Malaysian policy makers have been struggling to boost
confidence in its economy and finances since oil prices started
to fall last year and as allegations of financial irregularities
at a state investment company hurt sentiment. While the ringgit
recovered alongside emerging market currencies in October, it’s
still down about 20 percent this year, the worst performer in
the Asia Pacific region.
"Our export growth remains fairly strong, it has not
moderated to the extent that we expected," Zeti said. Malaysian
exports and industrial production beat economists’ estimates in
September.
On expectations of a Fed rate increase, “investors have
already anticipated this and have already priced it in, so we
have already seen, we believe, most of the outflows," she said.
Investor Withdrawal
Global funds have pulled 17.4 billion ringgit ($4 billion)

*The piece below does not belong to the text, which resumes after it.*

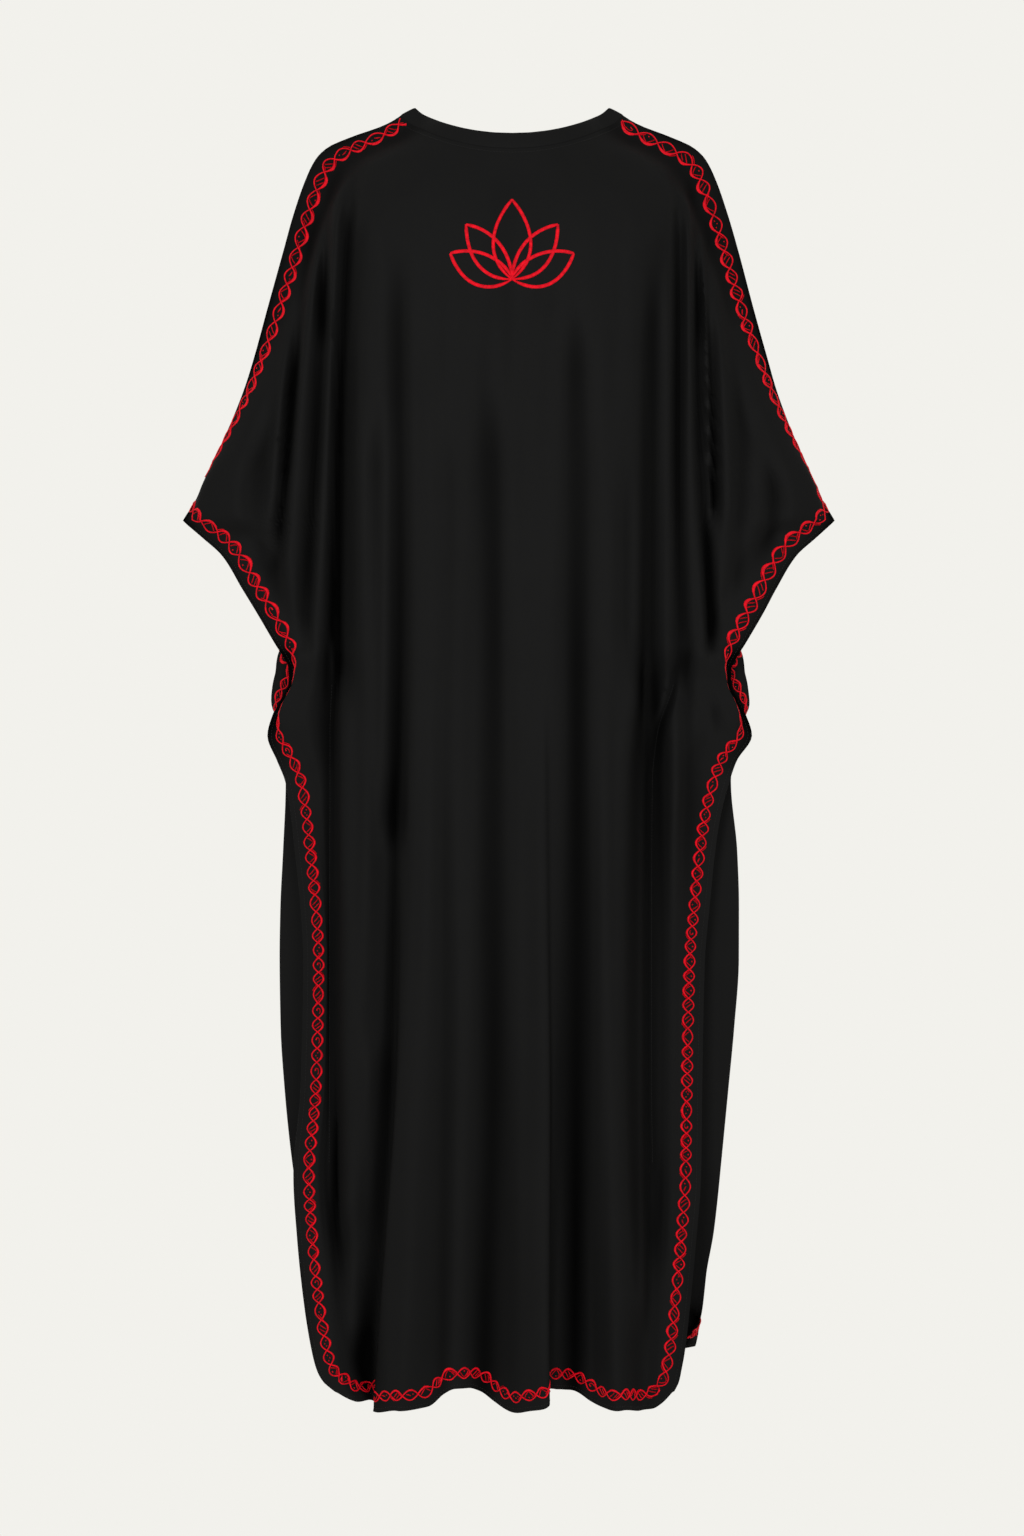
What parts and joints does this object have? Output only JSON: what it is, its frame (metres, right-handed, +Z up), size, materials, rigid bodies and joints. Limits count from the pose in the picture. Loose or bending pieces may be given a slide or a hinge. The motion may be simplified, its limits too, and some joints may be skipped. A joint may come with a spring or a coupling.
{
  "type": "butterfly kaftan",
  "caption": "Long loose butterfly kaftan, hung hollow as worn: two panels with half sleeves cut in one, scoop neck band, open sleeve mouths, free side flaps and slits at the hem.",
  "frame": {"origin": "halfway between the two points where the shoulder seams meet the neck, at their height", "axes": "+Z up to the neck, -Y out of the garment's back, +X to the garment's right sleeve"},
  "size_m": [0.713, 0.2357, 1.4098],
  "materials": {
    "back_cloth": "black crepe with a soft sheen",
    "front_cloth": "black crepe with a soft sheen",
    "band_cloth": "black crepe with a soft sheen"
  },
  "bodies": {
    "root": {"back_panel": "back_cloth", "front_panel": "front_cloth", "neck_band": "band_cloth"}
  },
  "joints": []
}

from Malaysian equities and 16.2 billion ringgit from debt in
2015. Still, sentiment may be changing with MIDF Amanah
Investment Bank saying foreign funds were net buyers of
Malaysian stocks for four of the last five weeks, while central
bank data showed global investors raised holdings of Malaysian
debt for a second month in October.
"We believe investors, after they reassess their investment
portfolios, will still gravitate toward growth areas and we are
one of those growth areas," Zeti said. “When all this is
resolved, we believe that the currency will reflect the
fundamentals," she said, citing rate differentials with the U.S.
and the perception Malaysia is primarily an oil producer -- even
as 80 percent of its economy is manufacturing- and services-
based -- among factors that are affecting the ringgit.
The central bank left rates unchanged for an eighth meeting
this month, even as Malaysia’s biggest trading partners of China
and Singapore both eased monetary policy in recent weeks. While
Zeti said officials have priced in the slowdown in China, Trade
Minister Mustapa Mohamed said last week easing growth in the
North Asian nation and the impact on orders for Malaysian goods
means the government won’t be able to meet its trade targets
this year.
Gross domestic product probably increased 4.7 percent last
quarter from a year earlier after expanding 4.9 percent in the
three months through June, according to the median estimate in a
Bloomberg News survey of economists before data due Friday. At
that rate, it would be the slowest in more than two years.